As far as i know, the wave function of a stationary state is:
$$\Psi(x,t)=f(x)e^{-iEt/\hbar}$$
with E being the energy of the state.
In the problem the wave function given has the same form with c being E (i think here is my problem).
Then I have use the time independent Schröringer equation to obteein the value of E:
$$H\Psi=(-\dfrac{\hbar^2}{2m}\dfrac{\partial^2}{\partial x^2}+V(x))xe^{-bx}e^{-ict/\hbar }=e^{-ict/\hbar }(\dfrac{\hbar^2}{2m}be^{-bx}(2-bx)+V(x)xe^{-bx})=xe^{-bx}e^{-ict/\hbar }(\dfrac{\hbar^2}{m}\dfrac{b}{x}-\dfrac{\hbar^2}{2m}b^2+V(x))=Exe^{-bx}e^{-ict/\hbar }$$
so
$$E=(\dfrac{\hbar^2}{m}\dfrac{b}{x}-\dfrac{\hbar^2}{2m}b^2+V(x))$$
And if c=E, the form of the wave function would be:
$$\Psi(x,t)=f(x)e^{-i(\dfrac{\hbar^2}{m}\dfrac{b}{x}-\dfrac{\hbar^2}{2m}b^2+V(x))t/\hbar }$$
And now it has not the form of a stationary state because of the dependence on x and t.
So, would it be a stationary state? As I said before i think the problem is that c is not equal E necessarily.
I dindt try nº 2 and 3 yet because I want to understand stationary states first.
Thanks for the help

 

[Marioweee]

Sorry is my fisrt post and i post it in the wrong thread

 

[hilbert2]

1. You have already noted that $E=c$, by comparing the phase factor $e^{-ict/\hbar}$ with $e^{-iEt/\hbar}$. No more solution is needed for the first question.

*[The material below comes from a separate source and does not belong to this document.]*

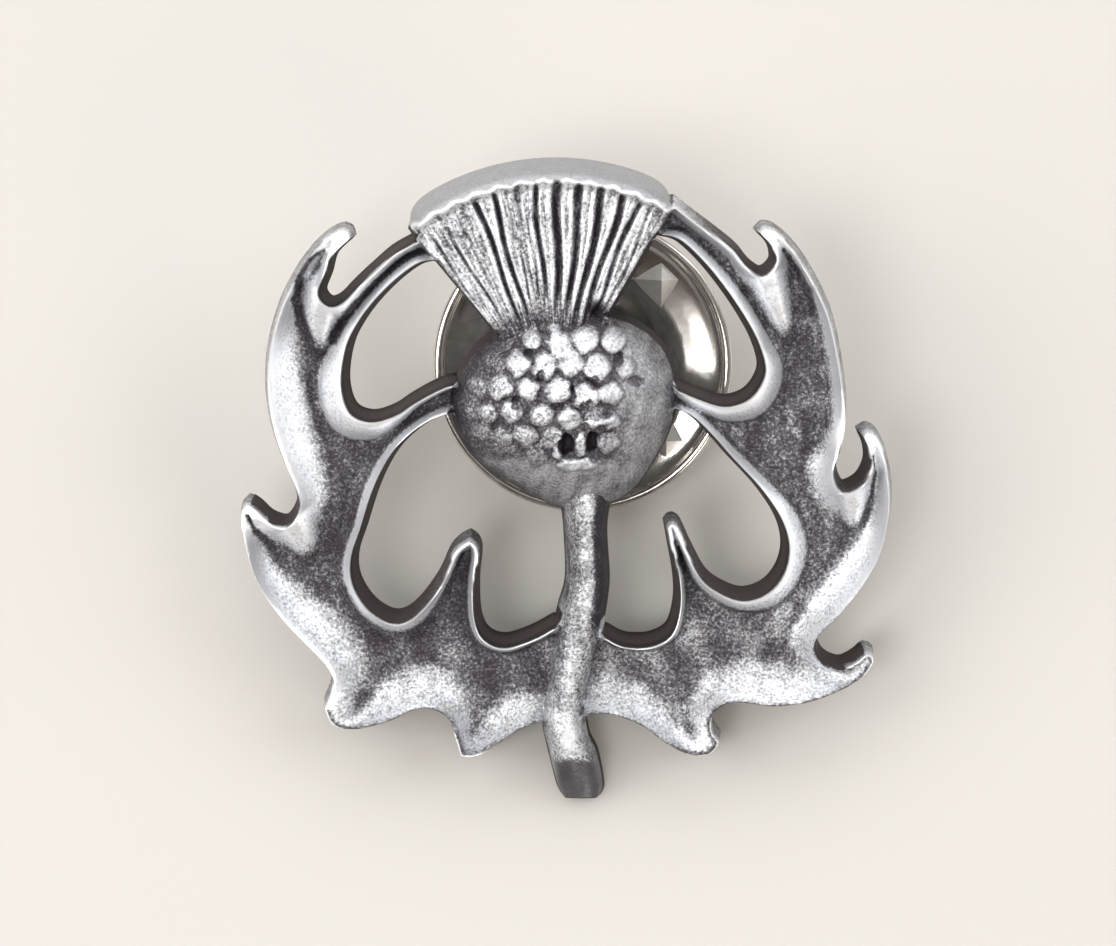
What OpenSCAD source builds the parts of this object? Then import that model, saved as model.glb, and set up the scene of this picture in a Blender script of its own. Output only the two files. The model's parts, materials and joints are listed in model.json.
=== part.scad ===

Just keep in mind that the "c" here can't mean the speed of light, because that wouldn't be dimensionally correct.

2. The lowest energy bound state of a 1D quantum system has 0 nodes in its wave function. What's the number of nodes in $\psi (x) = xe^{-bx}$ if the boundary condition node $\psi (0) = 0$ isn't counted?

3. If the time independent Schrödinger equation is

$\displaystyle -\frac{\hbar^2}{2m}\frac{d^2 \psi (x)}{dx^2} + V(x)\psi (x) = E\psi (x)$,

then what's the $V(x)$ when solved as a function of $\psi (x)$ and $E$? The solution should contain a term proportional to $\psi'' (x)/\psi (x)$, with the double prime denoting the 2nd derivative. This is one of the so called "quantum inverse problems". Also note that the $V(x)$ has to be $\infty$ when $x\leq 0$, because otherwise the wave function wouldn't be zero for all negative $x$ values.

 

[Marioweee]

Thanks so much for the help.
Regarding question 2, the number of nodes would be zero since:
$$e^{-bx} \neq 0$$
And we would have only de boundary condicition node which means that the state is already the one with the lowest energy.
Again, thank you very much, everything is clear now.